### [PROVIDED DATA]

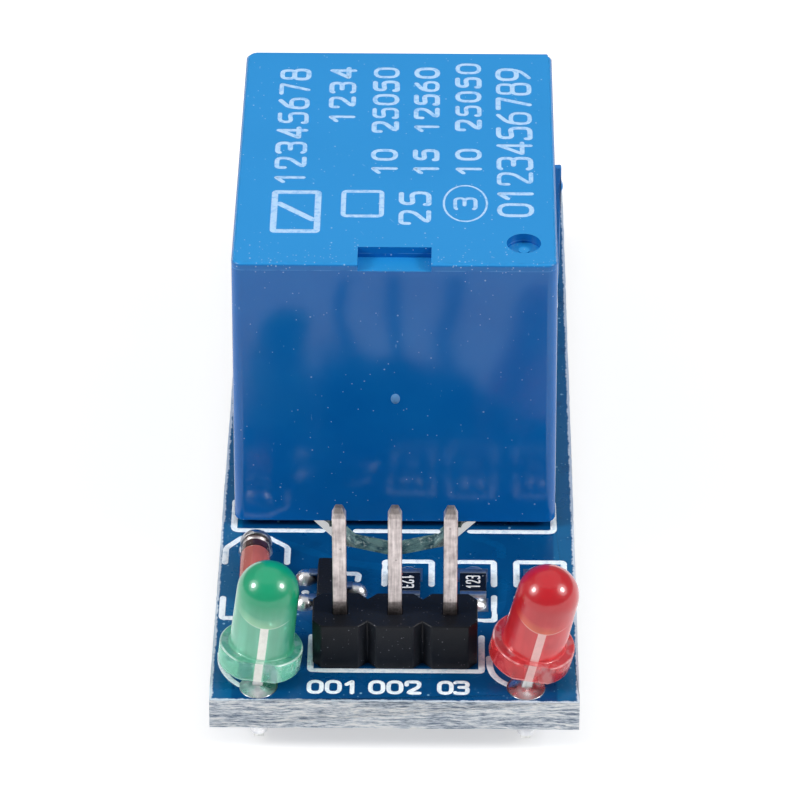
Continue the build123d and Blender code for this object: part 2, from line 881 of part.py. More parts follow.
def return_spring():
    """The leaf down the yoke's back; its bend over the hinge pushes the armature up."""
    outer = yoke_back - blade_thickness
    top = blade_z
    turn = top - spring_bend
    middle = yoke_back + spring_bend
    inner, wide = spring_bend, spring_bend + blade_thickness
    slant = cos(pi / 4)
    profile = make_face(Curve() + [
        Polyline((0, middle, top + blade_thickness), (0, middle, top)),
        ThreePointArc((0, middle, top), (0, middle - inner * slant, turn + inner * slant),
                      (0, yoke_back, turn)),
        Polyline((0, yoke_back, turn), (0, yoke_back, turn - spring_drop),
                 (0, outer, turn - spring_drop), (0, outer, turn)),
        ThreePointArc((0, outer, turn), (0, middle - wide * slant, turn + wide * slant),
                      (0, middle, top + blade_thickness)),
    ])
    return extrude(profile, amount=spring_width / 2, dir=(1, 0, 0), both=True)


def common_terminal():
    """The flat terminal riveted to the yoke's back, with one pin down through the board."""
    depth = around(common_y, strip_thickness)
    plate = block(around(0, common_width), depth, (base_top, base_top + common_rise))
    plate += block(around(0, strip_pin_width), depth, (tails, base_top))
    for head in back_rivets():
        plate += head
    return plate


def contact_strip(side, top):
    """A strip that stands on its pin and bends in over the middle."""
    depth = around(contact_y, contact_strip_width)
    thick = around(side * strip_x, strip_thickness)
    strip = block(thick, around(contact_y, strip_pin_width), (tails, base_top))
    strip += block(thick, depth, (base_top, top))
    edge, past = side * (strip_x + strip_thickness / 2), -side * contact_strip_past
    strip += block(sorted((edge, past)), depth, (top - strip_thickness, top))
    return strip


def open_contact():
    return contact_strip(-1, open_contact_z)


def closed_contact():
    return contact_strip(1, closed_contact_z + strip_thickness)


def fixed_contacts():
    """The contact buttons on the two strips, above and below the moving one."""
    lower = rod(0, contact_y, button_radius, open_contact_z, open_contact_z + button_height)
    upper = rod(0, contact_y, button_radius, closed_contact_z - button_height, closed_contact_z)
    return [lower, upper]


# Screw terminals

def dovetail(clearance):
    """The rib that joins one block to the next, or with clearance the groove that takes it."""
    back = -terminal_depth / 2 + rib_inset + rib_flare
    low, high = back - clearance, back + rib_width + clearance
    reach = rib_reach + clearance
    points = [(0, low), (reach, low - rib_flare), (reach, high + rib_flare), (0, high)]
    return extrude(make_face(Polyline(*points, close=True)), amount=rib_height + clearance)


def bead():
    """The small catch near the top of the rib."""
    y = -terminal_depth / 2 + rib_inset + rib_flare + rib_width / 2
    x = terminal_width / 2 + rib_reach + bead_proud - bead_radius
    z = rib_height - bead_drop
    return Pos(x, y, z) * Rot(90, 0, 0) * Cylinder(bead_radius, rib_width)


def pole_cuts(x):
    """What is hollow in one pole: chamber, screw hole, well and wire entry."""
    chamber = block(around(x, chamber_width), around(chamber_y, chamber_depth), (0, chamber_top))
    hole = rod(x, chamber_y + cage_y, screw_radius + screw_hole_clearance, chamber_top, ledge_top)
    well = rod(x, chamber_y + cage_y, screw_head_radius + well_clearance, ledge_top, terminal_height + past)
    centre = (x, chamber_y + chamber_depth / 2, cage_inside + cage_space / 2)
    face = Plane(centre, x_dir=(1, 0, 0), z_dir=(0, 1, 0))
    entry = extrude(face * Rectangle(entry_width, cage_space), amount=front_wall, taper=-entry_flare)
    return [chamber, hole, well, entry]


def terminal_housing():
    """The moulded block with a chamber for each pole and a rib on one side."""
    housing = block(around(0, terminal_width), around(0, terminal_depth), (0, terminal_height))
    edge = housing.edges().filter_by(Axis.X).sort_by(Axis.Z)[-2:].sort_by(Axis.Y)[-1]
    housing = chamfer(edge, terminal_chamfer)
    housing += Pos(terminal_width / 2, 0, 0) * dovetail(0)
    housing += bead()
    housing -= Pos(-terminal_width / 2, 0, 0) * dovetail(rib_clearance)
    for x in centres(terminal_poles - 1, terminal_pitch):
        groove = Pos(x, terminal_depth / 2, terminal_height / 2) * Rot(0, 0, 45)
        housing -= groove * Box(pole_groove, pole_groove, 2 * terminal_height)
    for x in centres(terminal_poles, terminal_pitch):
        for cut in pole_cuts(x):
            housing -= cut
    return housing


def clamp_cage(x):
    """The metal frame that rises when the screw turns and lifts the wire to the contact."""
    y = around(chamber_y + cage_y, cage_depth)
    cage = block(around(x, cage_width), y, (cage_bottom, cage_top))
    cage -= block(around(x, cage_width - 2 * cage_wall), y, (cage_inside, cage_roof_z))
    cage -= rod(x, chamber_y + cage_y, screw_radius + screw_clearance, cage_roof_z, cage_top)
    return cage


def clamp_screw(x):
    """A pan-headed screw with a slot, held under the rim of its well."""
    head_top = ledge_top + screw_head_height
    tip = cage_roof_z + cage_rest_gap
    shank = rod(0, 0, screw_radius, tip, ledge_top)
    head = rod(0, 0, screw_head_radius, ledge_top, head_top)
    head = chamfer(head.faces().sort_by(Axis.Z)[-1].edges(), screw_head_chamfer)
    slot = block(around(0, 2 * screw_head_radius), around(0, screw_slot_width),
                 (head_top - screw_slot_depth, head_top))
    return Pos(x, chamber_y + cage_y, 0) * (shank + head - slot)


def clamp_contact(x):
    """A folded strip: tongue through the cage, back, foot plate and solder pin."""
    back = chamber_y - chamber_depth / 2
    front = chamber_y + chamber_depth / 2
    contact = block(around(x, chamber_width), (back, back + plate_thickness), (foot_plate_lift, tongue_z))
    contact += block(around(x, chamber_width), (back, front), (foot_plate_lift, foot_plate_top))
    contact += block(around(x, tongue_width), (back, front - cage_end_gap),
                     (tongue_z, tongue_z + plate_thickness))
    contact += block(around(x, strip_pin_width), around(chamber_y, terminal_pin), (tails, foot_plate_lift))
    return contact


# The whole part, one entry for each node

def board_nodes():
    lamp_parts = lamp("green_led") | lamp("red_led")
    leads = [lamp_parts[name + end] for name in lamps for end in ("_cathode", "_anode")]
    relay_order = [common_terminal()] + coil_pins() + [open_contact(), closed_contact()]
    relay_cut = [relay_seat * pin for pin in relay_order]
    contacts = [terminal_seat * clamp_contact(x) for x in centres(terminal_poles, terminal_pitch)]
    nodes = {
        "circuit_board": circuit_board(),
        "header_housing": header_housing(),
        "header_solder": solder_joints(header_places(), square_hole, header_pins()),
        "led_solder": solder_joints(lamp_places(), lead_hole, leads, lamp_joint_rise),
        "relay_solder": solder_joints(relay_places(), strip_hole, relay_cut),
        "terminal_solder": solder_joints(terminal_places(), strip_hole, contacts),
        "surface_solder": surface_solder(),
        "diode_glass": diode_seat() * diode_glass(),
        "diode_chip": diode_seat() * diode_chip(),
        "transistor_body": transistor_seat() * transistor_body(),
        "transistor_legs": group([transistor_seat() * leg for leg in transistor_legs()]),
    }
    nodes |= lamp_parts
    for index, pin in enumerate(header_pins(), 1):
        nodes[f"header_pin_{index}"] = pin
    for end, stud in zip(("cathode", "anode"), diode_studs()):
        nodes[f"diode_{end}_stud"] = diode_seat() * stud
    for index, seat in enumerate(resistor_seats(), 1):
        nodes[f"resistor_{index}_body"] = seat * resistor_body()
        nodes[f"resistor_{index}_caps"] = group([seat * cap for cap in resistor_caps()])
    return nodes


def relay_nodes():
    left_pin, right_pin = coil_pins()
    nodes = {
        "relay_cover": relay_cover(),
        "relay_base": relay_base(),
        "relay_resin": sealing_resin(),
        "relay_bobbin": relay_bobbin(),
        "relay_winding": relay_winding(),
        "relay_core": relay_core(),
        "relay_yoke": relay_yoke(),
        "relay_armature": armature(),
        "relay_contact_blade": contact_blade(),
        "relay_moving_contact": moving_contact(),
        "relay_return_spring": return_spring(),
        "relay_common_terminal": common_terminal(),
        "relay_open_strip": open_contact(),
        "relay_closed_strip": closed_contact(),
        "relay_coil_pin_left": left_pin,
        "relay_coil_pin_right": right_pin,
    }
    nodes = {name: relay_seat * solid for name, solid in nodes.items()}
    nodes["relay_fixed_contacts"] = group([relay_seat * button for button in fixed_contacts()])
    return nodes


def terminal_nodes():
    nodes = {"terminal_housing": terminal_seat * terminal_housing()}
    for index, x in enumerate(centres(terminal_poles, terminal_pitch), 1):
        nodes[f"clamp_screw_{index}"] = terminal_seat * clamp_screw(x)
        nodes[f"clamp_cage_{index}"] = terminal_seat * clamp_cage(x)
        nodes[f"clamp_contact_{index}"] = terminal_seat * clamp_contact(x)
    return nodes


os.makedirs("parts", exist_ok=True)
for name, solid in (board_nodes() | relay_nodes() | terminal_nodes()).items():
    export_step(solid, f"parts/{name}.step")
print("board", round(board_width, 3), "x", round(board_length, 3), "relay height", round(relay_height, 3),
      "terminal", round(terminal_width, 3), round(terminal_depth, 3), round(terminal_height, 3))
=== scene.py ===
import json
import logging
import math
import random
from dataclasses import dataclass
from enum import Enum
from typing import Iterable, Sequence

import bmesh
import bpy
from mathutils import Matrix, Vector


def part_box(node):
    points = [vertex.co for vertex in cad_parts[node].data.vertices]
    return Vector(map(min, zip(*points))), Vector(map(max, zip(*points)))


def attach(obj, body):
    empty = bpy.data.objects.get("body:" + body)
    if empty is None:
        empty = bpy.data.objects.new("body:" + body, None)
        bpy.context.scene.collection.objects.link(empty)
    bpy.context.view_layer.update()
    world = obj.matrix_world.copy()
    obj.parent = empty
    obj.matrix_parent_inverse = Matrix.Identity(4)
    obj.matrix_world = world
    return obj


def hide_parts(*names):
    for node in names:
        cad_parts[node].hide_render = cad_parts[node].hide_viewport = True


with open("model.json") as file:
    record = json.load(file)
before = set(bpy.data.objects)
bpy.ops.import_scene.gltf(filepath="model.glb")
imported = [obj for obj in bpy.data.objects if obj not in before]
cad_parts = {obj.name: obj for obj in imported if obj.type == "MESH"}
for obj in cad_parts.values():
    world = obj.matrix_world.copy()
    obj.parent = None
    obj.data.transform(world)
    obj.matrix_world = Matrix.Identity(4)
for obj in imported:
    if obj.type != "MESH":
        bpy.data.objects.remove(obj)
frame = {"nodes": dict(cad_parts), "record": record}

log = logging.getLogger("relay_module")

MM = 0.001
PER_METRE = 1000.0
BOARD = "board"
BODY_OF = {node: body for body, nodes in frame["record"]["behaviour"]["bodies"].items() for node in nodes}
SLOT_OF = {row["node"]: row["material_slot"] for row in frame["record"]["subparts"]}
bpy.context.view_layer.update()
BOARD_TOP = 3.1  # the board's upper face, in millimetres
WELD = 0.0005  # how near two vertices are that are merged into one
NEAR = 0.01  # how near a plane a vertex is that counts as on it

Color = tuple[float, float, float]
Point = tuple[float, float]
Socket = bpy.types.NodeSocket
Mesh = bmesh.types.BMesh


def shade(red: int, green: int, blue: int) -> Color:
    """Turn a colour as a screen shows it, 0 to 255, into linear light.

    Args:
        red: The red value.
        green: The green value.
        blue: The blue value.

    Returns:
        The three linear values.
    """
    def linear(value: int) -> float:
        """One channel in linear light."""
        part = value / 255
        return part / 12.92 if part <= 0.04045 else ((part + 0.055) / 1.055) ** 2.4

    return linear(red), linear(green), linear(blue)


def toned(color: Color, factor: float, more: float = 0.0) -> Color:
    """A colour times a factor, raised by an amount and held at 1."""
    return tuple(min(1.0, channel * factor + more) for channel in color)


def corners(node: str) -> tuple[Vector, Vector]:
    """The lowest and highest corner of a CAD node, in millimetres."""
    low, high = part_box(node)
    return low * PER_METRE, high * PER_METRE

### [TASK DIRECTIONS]
Each line from the one bearing "for index, x" through the one bearing "bpy.context.scene.collection.objects.link(empty)" is to be duplicated without change; all remaining lines are to be left out.

### [RESULT BELOW]
    for index, x in enumerate(centres(terminal_poles, terminal_pitch), 1):
        nodes[f"clamp_screw_{index}"] = terminal_seat * clamp_screw(x)
        nodes[f"clamp_cage_{index}"] = terminal_seat * clamp_cage(x)
        nodes[f"clamp_contact_{index}"] = terminal_seat * clamp_contact(x)
    return nodes


os.makedirs("parts", exist_ok=True)
for name, solid in (board_nodes() | relay_nodes() | terminal_nodes()).items():
    export_step(solid, f"parts/{name}.step")
print("board", round(board_width, 3), "x", round(board_length, 3), "relay height", round(relay_height, 3),
      "terminal", round(terminal_width, 3), round(terminal_depth, 3), round(terminal_height, 3))
=== scene.py ===
import json
import logging
import math
import random
from dataclasses import dataclass
from enum import Enum
from typing import Iterable, Sequence

import bmesh
import bpy
from mathutils import Matrix, Vector


def part_box(node):
    points = [vertex.co for vertex in cad_parts[node].data.vertices]
    return Vector(map(min, zip(*points))), Vector(map(max, zip(*points)))


def attach(obj, body):
    empty = bpy.data.objects.get("body:" + body)
    if empty is None:
        empty = bpy.data.objects.new("body:" + body, None)
        bpy.context.scene.collection.objects.link(empty)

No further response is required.